Saturday, September 19, 2009

Colbert tries to burst goat's heart with mind

Comedy Central's Stephen Colbert attempted to utilize a 1979 U.S. military document called "The First Earth Battalion Manual," that strives to give soldiers "super human powers" to do things like kill goats with their minds.

Alongside Colbert Thursday night was Jon Ronson, the British author of "The Men Who Stare at Goats," which details a secret U.S. Army unit that used the directive to teach soldiers to tap into their psychic abilities.


The manual, Colbert reports, "promised to train soldiers to predict future events, read other people's thoughts, stop their own hearts, even bend spoons with their minds."

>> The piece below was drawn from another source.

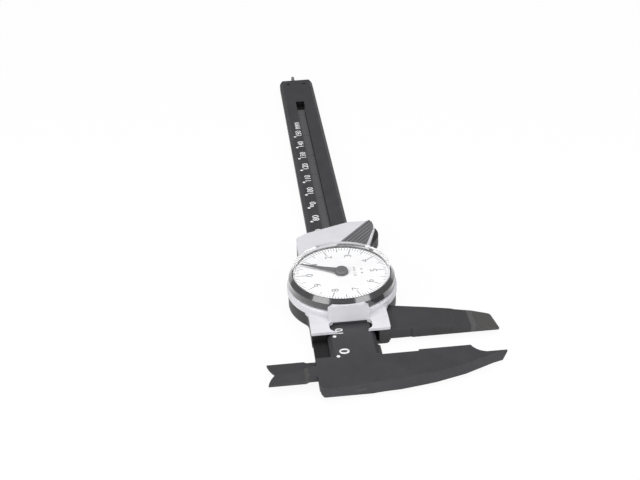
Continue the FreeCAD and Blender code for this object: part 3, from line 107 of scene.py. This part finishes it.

"How are you going to eat your hummus now Al Qaeda?," Colbert says. "Your spoon's all bent. Advantage: America!"


On Colbert's show, Ronson discusses a military "goat lab" at Fort Bragg, where soldiers tried to burst goat hearts by staring at them.


As Colbert notes: "So, why stare at them? It seems to me we've had the technology to burst goat hearts for a long time."


The military, according to Ronson, tried lining up 30 goats in a room to test their ability to stare goats to death.


Alas, Ronson says "at one point the goat starer was staring at number 16, and goat number 17 fell over and died. I guess that's collateral damage."


A 2005 book review in The New York Times praised Ronson's non-fiction book, but the folks at Wired.com reported in 2007 that the goats at Fort Bragg are used to train medics, rather than psychics.



Colbert failed to kill the goat with the powers of his mind, but George Clooney will try the same tactics in the big-screen version of Ronson's book: The film version of "The Men Who Stare at Goats" is set to be released November 6.


---David Edwards and Kathleen Miller


This video is from Comedy Central's The Colbert Report, broadcast Sept. 17, 2009.